**Task prompt:**
Scan the data beneath this task and copy each line that includes "bends".

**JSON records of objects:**
BEGIN

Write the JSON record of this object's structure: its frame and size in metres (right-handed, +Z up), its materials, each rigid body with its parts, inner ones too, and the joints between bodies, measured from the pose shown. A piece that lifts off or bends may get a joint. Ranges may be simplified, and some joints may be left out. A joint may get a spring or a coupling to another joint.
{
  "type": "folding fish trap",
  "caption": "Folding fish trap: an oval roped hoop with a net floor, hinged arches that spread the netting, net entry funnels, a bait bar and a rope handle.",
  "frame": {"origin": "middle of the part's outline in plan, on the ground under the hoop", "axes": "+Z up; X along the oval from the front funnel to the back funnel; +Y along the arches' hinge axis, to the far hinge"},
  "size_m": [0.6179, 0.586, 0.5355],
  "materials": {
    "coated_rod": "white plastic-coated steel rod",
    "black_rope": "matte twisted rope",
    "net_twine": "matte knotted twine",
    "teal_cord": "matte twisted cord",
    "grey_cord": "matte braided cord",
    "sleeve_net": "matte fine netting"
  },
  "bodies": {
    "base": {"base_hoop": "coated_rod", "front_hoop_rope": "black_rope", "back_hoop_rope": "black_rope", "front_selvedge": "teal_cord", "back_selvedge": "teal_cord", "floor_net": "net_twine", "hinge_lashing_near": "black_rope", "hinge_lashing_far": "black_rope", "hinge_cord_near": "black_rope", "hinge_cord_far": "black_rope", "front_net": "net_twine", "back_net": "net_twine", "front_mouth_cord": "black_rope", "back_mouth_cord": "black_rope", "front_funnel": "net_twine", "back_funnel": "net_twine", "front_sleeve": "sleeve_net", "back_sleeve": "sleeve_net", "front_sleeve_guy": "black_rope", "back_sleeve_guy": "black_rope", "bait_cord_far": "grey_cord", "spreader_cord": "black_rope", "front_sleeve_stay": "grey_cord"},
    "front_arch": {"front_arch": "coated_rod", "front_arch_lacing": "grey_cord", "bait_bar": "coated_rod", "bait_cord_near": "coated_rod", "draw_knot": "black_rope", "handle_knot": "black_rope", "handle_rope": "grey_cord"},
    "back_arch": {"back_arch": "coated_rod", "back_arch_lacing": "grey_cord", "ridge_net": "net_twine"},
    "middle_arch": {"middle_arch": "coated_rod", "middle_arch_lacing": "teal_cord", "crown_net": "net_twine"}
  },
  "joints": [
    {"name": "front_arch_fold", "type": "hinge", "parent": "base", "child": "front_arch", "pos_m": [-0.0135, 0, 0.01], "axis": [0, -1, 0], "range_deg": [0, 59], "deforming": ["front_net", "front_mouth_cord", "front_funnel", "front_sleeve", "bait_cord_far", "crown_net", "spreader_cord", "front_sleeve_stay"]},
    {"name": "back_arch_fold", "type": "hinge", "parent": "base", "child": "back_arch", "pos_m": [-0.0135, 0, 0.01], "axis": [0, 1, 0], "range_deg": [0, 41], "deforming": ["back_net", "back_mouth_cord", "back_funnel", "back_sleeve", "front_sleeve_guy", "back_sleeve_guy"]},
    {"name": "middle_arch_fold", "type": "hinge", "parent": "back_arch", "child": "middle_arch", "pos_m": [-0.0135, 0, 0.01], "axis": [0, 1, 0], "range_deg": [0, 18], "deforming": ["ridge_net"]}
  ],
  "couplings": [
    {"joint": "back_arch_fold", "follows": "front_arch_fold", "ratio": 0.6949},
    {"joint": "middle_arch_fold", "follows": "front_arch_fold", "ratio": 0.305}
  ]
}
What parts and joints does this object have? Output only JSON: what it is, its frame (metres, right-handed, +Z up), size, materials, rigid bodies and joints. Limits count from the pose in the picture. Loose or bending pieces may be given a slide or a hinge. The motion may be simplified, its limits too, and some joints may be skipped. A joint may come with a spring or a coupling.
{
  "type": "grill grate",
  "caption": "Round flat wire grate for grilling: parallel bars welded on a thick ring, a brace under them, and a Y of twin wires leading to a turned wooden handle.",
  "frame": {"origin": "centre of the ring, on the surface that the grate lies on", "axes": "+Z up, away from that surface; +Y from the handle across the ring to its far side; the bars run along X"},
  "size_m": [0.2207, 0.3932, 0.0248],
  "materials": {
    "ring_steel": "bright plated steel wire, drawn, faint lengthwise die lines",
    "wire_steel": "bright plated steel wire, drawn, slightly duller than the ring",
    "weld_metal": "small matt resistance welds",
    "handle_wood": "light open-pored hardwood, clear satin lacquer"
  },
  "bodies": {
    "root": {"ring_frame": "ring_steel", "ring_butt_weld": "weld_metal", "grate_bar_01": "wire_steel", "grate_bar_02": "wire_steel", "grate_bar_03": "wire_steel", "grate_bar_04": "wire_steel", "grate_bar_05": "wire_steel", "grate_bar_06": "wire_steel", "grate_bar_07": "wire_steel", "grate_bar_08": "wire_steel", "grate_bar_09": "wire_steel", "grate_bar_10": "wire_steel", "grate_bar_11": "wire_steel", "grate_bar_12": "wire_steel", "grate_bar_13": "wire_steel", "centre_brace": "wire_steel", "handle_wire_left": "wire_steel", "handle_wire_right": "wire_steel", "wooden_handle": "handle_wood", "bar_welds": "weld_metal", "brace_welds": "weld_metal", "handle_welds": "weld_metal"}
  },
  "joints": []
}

END
BEGIN

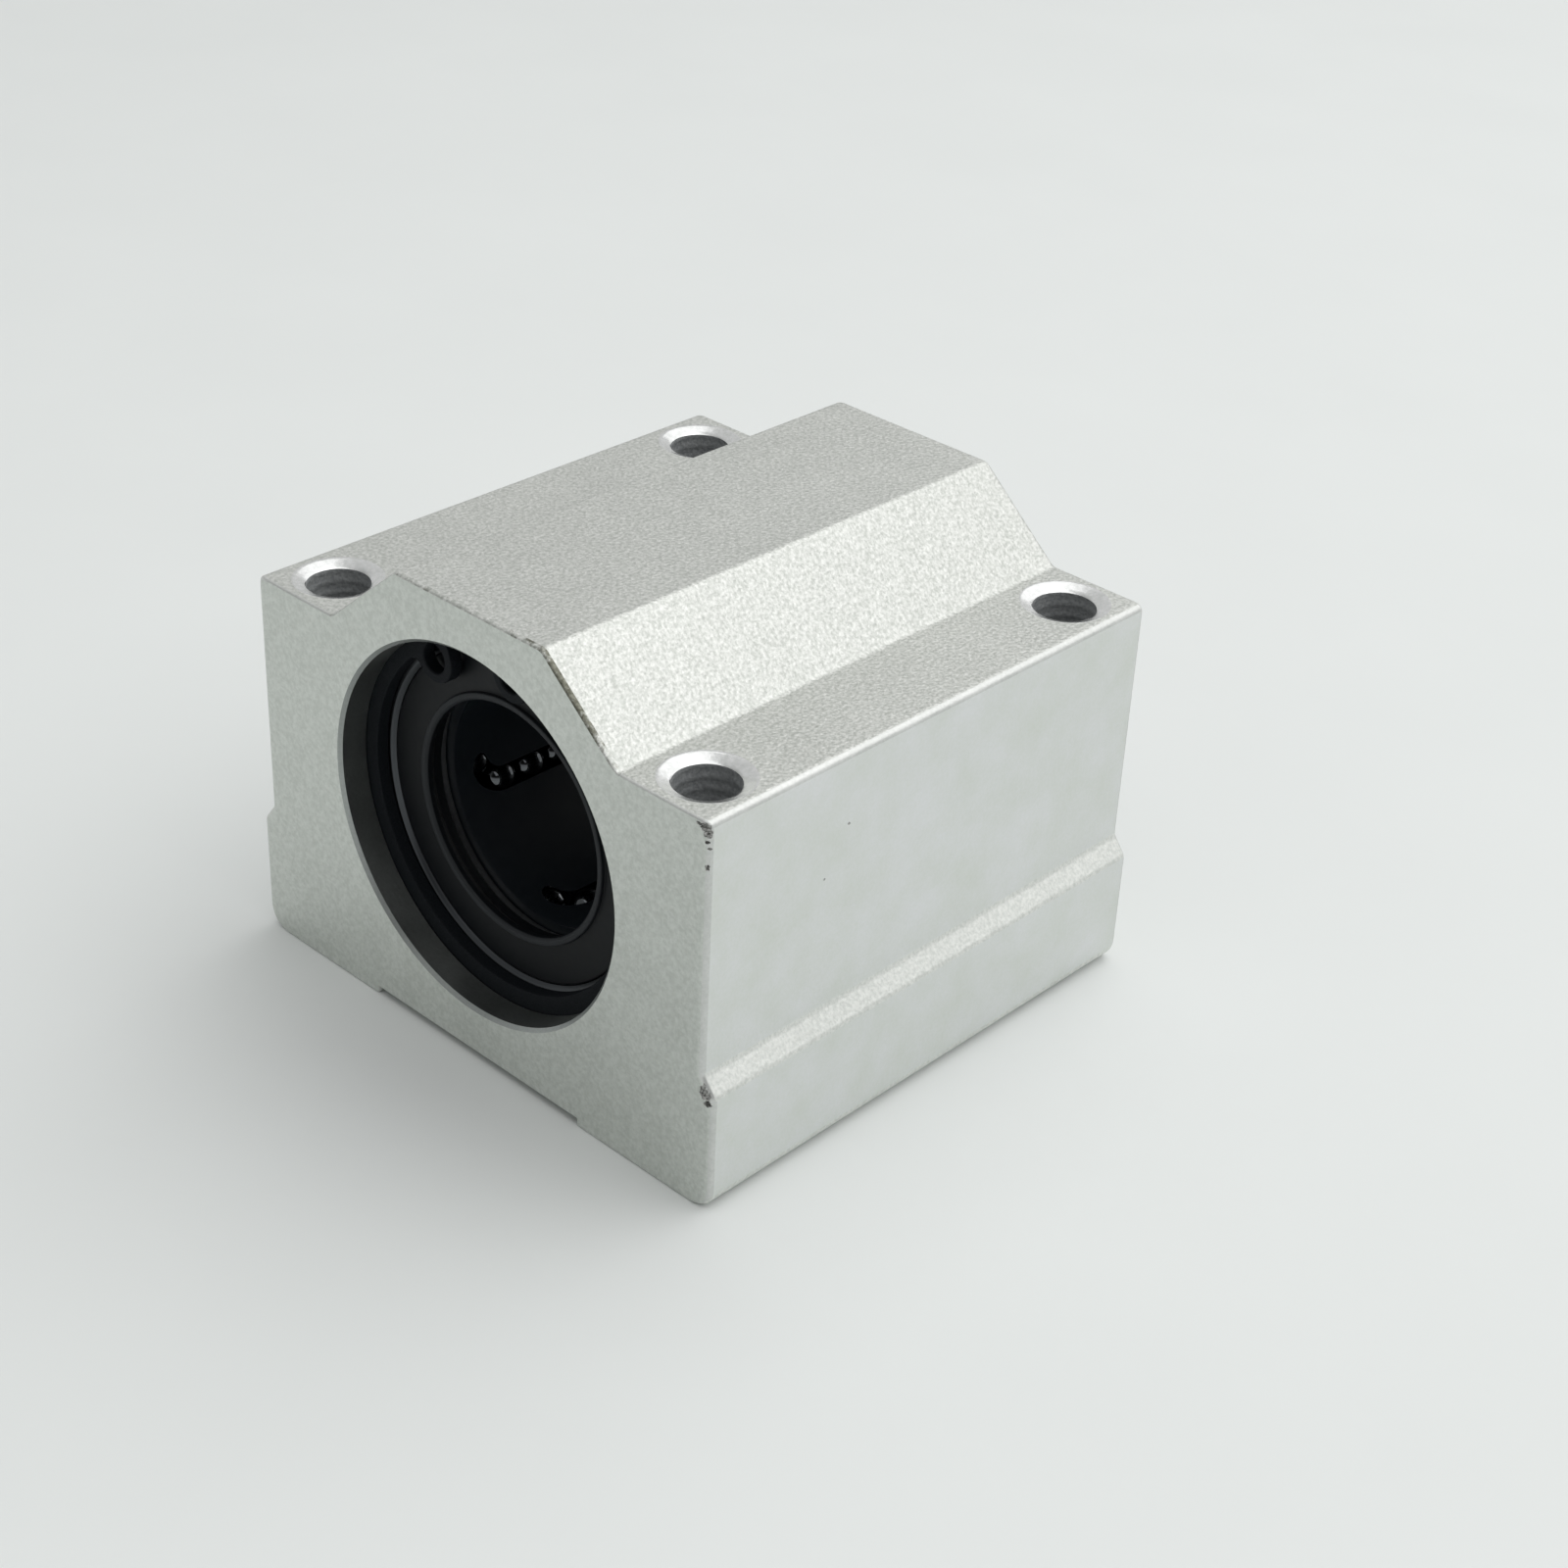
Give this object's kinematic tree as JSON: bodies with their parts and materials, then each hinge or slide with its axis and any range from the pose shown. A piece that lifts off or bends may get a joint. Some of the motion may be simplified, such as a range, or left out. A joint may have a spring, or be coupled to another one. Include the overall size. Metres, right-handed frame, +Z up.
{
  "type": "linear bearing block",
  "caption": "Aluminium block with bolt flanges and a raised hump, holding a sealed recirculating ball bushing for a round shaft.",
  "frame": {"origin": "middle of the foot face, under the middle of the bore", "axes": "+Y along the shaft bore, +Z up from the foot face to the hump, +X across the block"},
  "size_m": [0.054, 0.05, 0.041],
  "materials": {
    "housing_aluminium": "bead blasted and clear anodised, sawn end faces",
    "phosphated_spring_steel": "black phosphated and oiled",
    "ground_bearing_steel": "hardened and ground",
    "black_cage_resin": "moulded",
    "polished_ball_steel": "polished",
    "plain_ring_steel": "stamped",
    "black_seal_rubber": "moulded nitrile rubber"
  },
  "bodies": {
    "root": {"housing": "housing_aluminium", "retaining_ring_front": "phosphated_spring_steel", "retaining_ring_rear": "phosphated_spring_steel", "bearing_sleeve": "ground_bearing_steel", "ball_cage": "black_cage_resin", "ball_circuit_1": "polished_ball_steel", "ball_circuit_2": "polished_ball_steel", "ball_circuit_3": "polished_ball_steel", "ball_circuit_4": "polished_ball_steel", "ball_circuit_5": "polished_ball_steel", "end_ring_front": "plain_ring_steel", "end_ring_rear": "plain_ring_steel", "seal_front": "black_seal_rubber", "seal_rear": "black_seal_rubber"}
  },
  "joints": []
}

END

**Exercise output:**
Write the JSON record of this object's structure: its frame and size in metres (right-handed, +Z up), its materials, each rigid body with its parts, inner ones too, and the joints between bodies, measured from the pose shown. A piece that lifts off or bends may get a joint. Ranges may be simplified, and some joints may be left out. A joint may get a spring or a coupling to another joint.
Give this object's kinematic tree as JSON: bodies with their parts and materials, then each hinge or slide with its axis and any range from the pose shown. A piece that lifts off or bends may get a joint. Some of the motion may be simplified, such as a range, or left out. A joint may have a spring, or be coupled to another one. Include the overall size. Metres, right-handed frame, +Z up.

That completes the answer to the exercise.